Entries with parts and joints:
/---

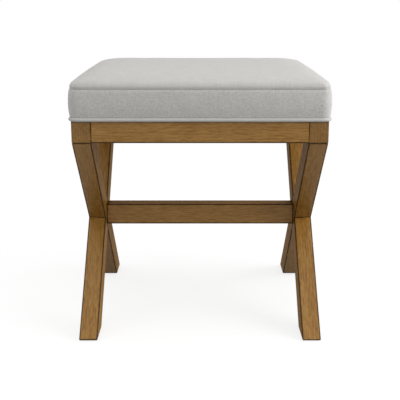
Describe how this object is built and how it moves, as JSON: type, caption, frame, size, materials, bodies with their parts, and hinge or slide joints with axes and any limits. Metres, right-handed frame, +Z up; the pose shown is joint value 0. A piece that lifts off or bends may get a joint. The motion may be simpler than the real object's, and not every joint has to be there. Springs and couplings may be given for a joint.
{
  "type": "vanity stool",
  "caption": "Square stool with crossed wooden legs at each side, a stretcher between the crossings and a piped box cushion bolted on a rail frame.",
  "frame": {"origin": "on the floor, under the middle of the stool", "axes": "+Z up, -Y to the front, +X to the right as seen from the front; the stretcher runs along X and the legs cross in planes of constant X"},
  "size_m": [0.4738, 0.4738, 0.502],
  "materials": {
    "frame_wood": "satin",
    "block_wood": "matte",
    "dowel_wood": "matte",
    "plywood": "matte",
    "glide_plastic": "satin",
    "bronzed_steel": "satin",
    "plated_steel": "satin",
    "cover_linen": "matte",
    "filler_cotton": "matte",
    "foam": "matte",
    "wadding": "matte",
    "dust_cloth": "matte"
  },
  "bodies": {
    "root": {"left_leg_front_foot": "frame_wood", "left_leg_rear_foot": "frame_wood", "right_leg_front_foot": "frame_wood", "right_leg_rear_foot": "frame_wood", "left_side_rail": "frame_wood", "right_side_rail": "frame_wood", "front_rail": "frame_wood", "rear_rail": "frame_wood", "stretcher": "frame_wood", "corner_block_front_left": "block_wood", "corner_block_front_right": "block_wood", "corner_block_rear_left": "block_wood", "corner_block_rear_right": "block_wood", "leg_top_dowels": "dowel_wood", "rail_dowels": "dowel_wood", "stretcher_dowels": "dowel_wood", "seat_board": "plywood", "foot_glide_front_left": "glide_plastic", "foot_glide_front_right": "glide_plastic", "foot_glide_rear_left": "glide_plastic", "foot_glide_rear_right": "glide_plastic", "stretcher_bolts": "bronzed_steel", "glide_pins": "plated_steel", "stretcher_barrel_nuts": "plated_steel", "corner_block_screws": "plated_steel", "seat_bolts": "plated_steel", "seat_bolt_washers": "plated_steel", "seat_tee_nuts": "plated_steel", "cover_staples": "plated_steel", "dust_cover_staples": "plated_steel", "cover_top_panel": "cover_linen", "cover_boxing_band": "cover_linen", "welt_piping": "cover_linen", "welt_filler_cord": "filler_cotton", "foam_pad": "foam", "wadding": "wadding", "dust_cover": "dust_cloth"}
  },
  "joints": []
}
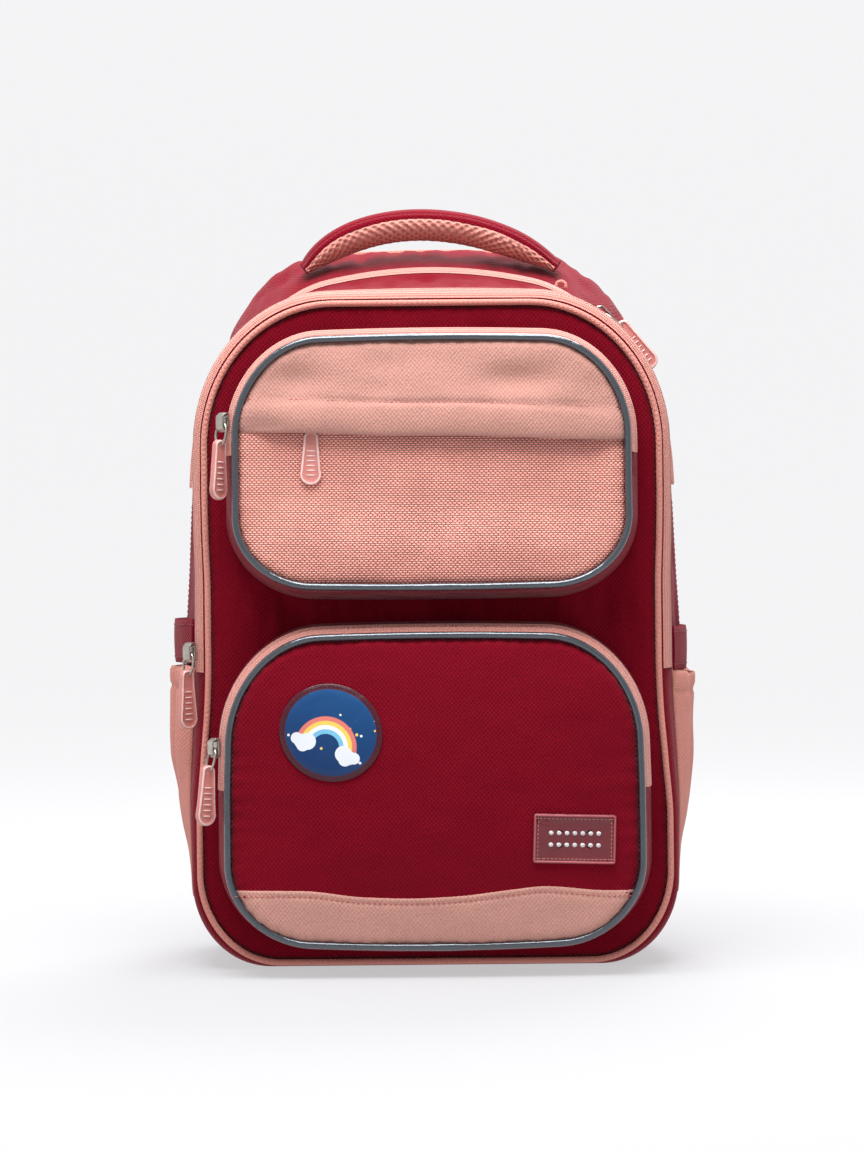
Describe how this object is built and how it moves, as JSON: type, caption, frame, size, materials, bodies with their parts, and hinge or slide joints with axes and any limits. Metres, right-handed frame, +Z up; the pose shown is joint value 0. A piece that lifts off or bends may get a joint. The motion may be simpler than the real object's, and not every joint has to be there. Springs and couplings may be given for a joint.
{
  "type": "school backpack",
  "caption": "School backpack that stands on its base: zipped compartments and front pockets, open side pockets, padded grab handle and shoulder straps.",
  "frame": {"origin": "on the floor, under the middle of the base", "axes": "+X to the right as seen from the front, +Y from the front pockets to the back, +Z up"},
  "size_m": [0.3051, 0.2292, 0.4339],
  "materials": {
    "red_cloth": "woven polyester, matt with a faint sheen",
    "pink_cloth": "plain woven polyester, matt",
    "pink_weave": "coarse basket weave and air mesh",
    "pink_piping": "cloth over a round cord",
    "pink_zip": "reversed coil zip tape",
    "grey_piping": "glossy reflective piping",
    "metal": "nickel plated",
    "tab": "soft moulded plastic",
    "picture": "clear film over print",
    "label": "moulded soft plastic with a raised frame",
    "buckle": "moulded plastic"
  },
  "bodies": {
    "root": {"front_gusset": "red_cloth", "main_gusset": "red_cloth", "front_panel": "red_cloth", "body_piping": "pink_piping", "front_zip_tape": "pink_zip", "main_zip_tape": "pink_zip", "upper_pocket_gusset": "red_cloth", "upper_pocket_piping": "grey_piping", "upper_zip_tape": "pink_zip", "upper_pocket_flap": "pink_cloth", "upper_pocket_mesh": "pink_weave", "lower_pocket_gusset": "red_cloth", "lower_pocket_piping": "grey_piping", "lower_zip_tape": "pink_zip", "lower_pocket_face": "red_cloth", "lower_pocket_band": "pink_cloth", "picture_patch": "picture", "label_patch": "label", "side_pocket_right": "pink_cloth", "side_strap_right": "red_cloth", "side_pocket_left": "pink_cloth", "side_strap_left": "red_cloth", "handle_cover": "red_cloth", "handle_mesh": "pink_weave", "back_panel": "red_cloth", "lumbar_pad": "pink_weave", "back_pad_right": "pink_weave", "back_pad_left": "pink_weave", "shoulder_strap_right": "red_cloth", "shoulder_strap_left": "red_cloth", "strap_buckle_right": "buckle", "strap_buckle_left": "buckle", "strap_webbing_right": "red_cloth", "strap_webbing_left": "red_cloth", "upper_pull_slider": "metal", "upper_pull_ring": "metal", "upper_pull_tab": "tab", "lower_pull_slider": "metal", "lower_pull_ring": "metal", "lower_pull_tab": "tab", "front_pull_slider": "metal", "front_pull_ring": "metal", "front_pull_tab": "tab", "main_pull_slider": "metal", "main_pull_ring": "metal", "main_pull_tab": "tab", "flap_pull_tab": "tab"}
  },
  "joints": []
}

\---

# Description of the task
From the preceding material, extract every line exactly.

# Result of the exercise
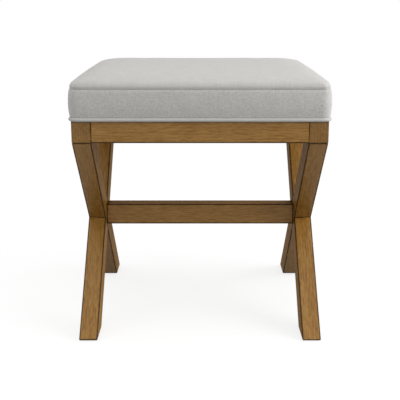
Describe how this object is built and how it moves, as JSON: type, caption, frame, size, materials, bodies with their parts, and hinge or slide joints with axes and any limits. Metres, right-handed frame, +Z up; the pose shown is joint value 0. A piece that lifts off or bends may get a joint. The motion may be simpler than the real object's, and not every joint has to be there. Springs and couplings may be given for a joint.
{
  "type": "vanity stool",
  "caption": "Square stool with crossed wooden legs at each side, a stretcher between the crossings and a piped box cushion bolted on a rail frame.",
  "frame": {"origin": "on the floor, under the middle of the stool", "axes": "+Z up, -Y to the front, +X to the right as seen from the front; the stretcher runs along X and the legs cross in planes of constant X"},
  "size_m": [0.4738, 0.4738, 0.502],
  "materials": {
    "frame_wood": "satin",
    "block_wood": "matte",
    "dowel_wood": "matte",
    "plywood": "matte",
    "glide_plastic": "satin",
    "bronzed_steel": "satin",
    "plated_steel": "satin",
    "cover_linen": "matte",
    "filler_cotton": "matte",
    "foam": "matte",
    "wadding": "matte",
    "dust_cloth": "matte"
  },
  "bodies": {
    "root": {"left_leg_front_foot": "frame_wood", "left_leg_rear_foot": "frame_wood", "right_leg_front_foot": "frame_wood", "right_leg_rear_foot": "frame_wood", "left_side_rail": "frame_wood", "right_side_rail": "frame_wood", "front_rail": "frame_wood", "rear_rail": "frame_wood", "stretcher": "frame_wood", "corner_block_front_left": "block_wood", "corner_block_front_right": "block_wood", "corner_block_rear_left": "block_wood", "corner_block_rear_right": "block_wood", "leg_top_dowels": "dowel_wood", "rail_dowels": "dowel_wood", "stretcher_dowels": "dowel_wood", "seat_board": "plywood", "foot_glide_front_left": "glide_plastic", "foot_glide_front_right": "glide_plastic", "foot_glide_rear_left": "glide_plastic", "foot_glide_rear_right": "glide_plastic", "stretcher_bolts": "bronzed_steel", "glide_pins": "plated_steel", "stretcher_barrel_nuts": "plated_steel", "corner_block_screws": "plated_steel", "seat_bolts": "plated_steel", "seat_bolt_washers": "plated_steel", "seat_tee_nuts": "plated_steel", "cover_staples": "plated_steel", "dust_cover_staples": "plated_steel", "cover_top_panel": "cover_linen", "cover_boxing_band": "cover_linen", "welt_piping": "cover_linen", "welt_filler_cord": "filler_cotton", "foam_pad": "foam", "wadding": "wadding", "dust_cover": "dust_cloth"}
  },
  "joints": []
}
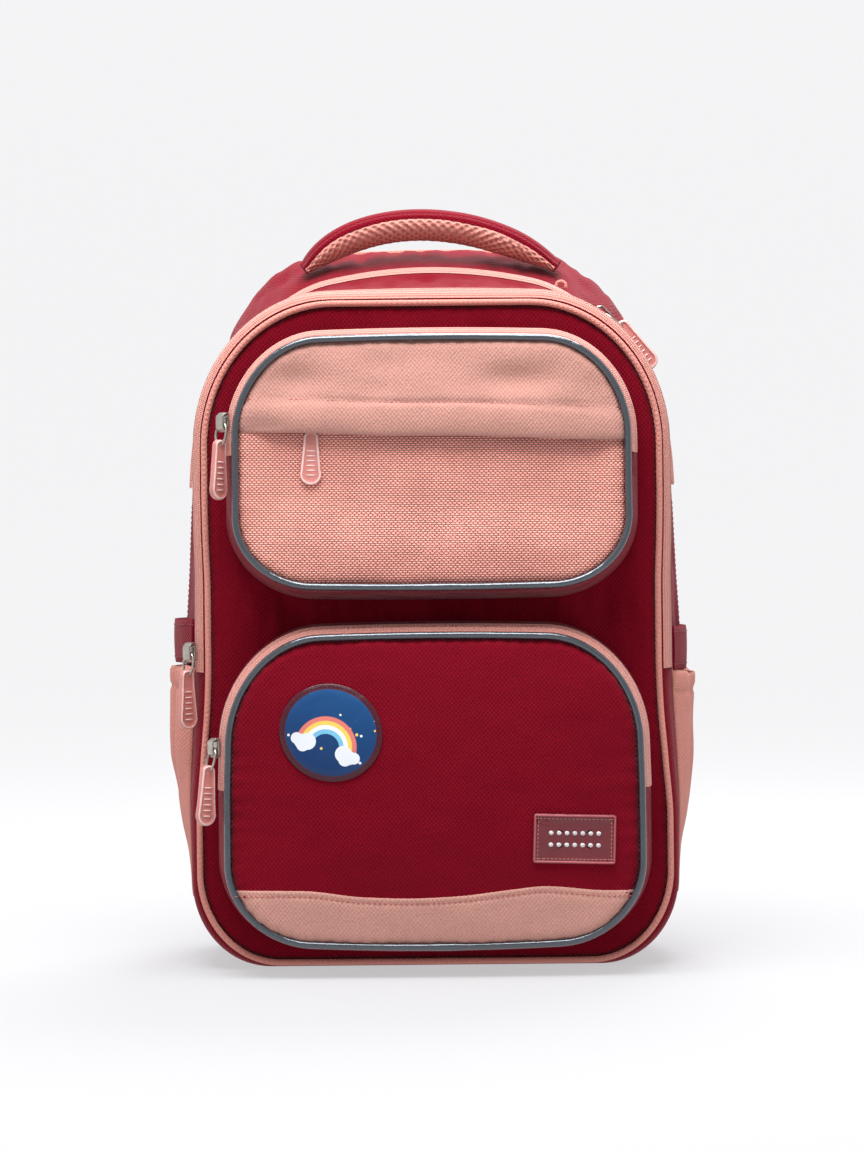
Describe how this object is built and how it moves, as JSON: type, caption, frame, size, materials, bodies with their parts, and hinge or slide joints with axes and any limits. Metres, right-handed frame, +Z up; the pose shown is joint value 0. A piece that lifts off or bends may get a joint. The motion may be simpler than the real object's, and not every joint has to be there. Springs and couplings may be given for a joint.
{
  "type": "school backpack",
  "caption": "School backpack that stands on its base: zipped compartments and front pockets, open side pockets, padded grab handle and shoulder straps.",
  "frame": {"origin": "on the floor, under the middle of the base", "axes": "+X to the right as seen from the front, +Y from the front pockets to the back, +Z up"},
  "size_m": [0.3051, 0.2292, 0.4339],
  "materials": {
    "red_cloth": "woven polyester, matt with a faint sheen",
    "pink_cloth": "plain woven polyester, matt",
    "pink_weave": "coarse basket weave and air mesh",
    "pink_piping": "cloth over a round cord",
    "pink_zip": "reversed coil zip tape",
    "grey_piping": "glossy reflective piping",
    "metal": "nickel plated",
    "tab": "soft moulded plastic",
    "picture": "clear film over print",
    "label": "moulded soft plastic with a raised frame",
    "buckle": "moulded plastic"
  },
  "bodies": {
    "root": {"front_gusset": "red_cloth", "main_gusset": "red_cloth", "front_panel": "red_cloth", "body_piping": "pink_piping", "front_zip_tape": "pink_zip", "main_zip_tape": "pink_zip", "upper_pocket_gusset": "red_cloth", "upper_pocket_piping": "grey_piping", "upper_zip_tape": "pink_zip", "upper_pocket_flap": "pink_cloth", "upper_pocket_mesh": "pink_weave", "lower_pocket_gusset": "red_cloth", "lower_pocket_piping": "grey_piping", "lower_zip_tape": "pink_zip", "lower_pocket_face": "red_cloth", "lower_pocket_band": "pink_cloth", "picture_patch": "picture", "label_patch": "label", "side_pocket_right": "pink_cloth", "side_strap_right": "red_cloth", "side_pocket_left": "pink_cloth", "side_strap_left": "red_cloth", "handle_cover": "red_cloth", "handle_mesh": "pink_weave", "back_panel": "red_cloth", "lumbar_pad": "pink_weave", "back_pad_right": "pink_weave", "back_pad_left": "pink_weave", "shoulder_strap_right": "red_cloth", "shoulder_strap_left": "red_cloth", "strap_buckle_right": "buckle", "strap_buckle_left": "buckle", "strap_webbing_right": "red_cloth", "strap_webbing_left": "red_cloth", "upper_pull_slider": "metal", "upper_pull_ring": "metal", "upper_pull_tab": "tab", "lower_pull_slider": "metal", "lower_pull_ring": "metal", "lower_pull_tab": "tab", "front_pull_slider": "metal", "front_pull_ring": "metal", "front_pull_tab": "tab", "main_pull_slider": "metal", "main_pull_ring": "metal", "main_pull_tab": "tab", "flap_pull_tab": "tab"}
  },
  "joints": []
}